Although Treasuries and Ginnie Maes are backed by the U.S. government, the principal and the yield of the funds will vary with market and interest rate conditions, which means they carry some risk.

One other key trend in the investment climate is the drive for tax-exempt income, often through municipal bond funds. Johnson noted that part of the drive comes from families with two wage earners, seeking to reduce their tax burdens. Part of the pressure is tied to the yields on the flood of new tax-exempt issues.

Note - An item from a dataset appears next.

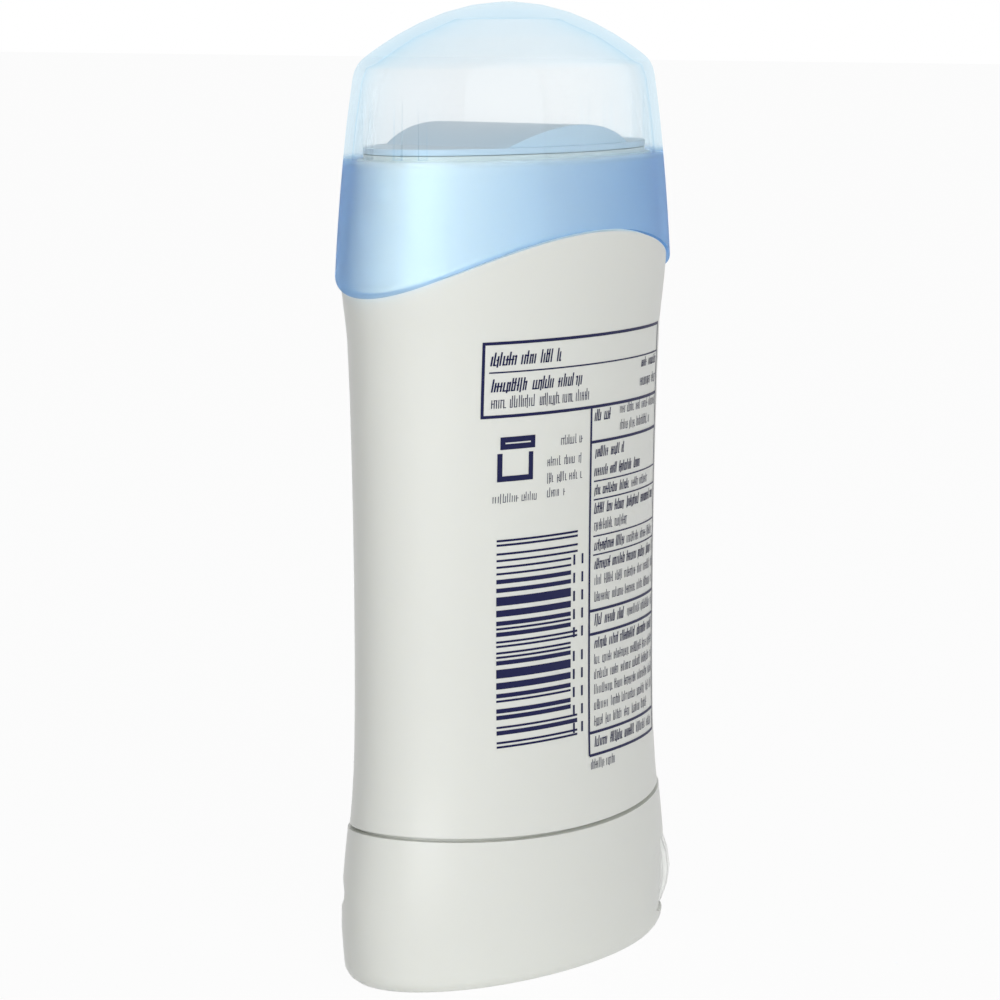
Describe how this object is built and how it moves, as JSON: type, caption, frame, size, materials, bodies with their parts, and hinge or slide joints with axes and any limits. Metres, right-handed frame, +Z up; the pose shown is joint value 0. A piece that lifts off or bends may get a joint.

Robert F. Keller, a financial management adviser with E.F. Hutton & Co., Bethesda, pointed out that the gap between taxable and nontaxable bonds had narrowed dramatically. For instance, he compared two bonds: The first was a taxable zero coupon Treasury bond maturing in 2001 and offering a yield to maturity of 10.25 percent. The second was a Maine nontaxable municipal zero bond also maturing in 2001 and offering a yield to maturity of 9.8 percent.

Normally, to get tax savings, an investor would have to accept a 25 percent lower rate of interest on a tax-exempt bond than he could get on a taxable bond. With both types of bonds offering similar yields, the investor gets his interest rate and his tax savings as well, Keller said.

"We're suggesting that people invest in municipal bonds," said Keller. He said that the number of municipal bonds currently coming to market has doubled compared with last year, but he believes the bulge in supply will slim down. "I expect it to go back to normal," he said.

Keller noted that zero coupon bonds, one of the newer financial products, are favored by some investors because they know exactly how much money they will get when their investment period is over. Zero municipal bonds also provide tax savings. Issues rated A or better have a "high degree of safety," he said. On a taxable zero, however, the investor must pay the accrued taxes annually, even though he does not receive the money until the end of the investment period.